# Seek help with preparing my tank for shrimps



## bigman (Dec 13, 2010)

Hi all:
I have a planted tank that is about two years old. Last year I had some die off in the tank with some shrimps and did not
have the focus to do much with it except to keep my lights on and topped the tank up with aged water. I am planning to go back
keeping shrimp big time (Cherry shrimp and Crystals). I want to know what is the BEST way to prepare my tank for this. I have had
snails and planarias in the tanks before so I want to make sure they are gone. I know copper would kill them and copper will desipate after a 
few weeks.. and is the easiest to do but not sure if that is the wise thing to do. Is there something new at the pet industry where you just put
it in the tank and leave it for a few days/weeks to kill off any crustaceans and worms and then it will dissipate and safe for my shrimps (crustaceans).
I do not want to strip the tank down and redo it.. is reason for the inquiry. Thank you


----------



## 2wheelsx2 (Apr 21, 2010)

bigman said:


> I know copper would kill them and copper will desipate (sic) after a
> few weeks.. and is the easiest to do but not sure if that is the wise thing to do.

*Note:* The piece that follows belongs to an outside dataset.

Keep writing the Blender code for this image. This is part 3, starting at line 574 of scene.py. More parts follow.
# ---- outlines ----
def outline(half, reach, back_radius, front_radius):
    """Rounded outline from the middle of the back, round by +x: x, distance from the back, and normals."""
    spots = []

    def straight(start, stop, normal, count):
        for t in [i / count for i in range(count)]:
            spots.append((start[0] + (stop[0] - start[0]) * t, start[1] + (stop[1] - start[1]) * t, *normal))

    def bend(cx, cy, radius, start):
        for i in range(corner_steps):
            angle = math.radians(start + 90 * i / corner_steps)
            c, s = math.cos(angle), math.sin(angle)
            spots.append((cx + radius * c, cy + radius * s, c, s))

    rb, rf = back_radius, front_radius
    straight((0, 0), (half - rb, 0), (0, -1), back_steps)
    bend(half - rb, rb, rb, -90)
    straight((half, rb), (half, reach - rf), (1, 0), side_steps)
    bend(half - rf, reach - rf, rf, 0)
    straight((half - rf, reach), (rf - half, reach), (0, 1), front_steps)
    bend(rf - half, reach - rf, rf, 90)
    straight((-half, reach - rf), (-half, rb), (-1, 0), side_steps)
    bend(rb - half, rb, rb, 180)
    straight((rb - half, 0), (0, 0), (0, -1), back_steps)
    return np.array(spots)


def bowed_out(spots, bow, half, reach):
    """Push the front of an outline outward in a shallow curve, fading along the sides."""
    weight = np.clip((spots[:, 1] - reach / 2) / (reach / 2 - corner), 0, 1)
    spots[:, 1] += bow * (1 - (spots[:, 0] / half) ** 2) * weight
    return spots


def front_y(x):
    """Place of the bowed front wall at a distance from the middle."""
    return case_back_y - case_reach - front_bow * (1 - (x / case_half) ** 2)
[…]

Bleach would dissipate as chlorine evaporates. Copper is a metal and will not dissipate. Otherwise all our pennies would disappear.


----------



## CRS Fan (Apr 21, 2010)

Snails are not a bad thing in a shrimp tank. Assasin snails work wonders on many pest snails (ramshorn, pond, and even harder shelled small MTS/Poso snails). Planaria can be killed using 'No Planaria' and/or Panacur (fenbendazole). The aqueous Panacar in solution is the easiest and cleanest to work woth (it also kills any hydra in your tank). You can initially gravel vac the tank before and after treatment to remove any loose/dead/decaying matter from the substrate.

AND as Gary mentioned above, DO NOT USE COPPER!

Just a few helpful tips to get you on your way.

Best Regards,

Stuart


----------



## bigman (Dec 13, 2010)

Thank you all for my late reply. I appeciate the help.


----------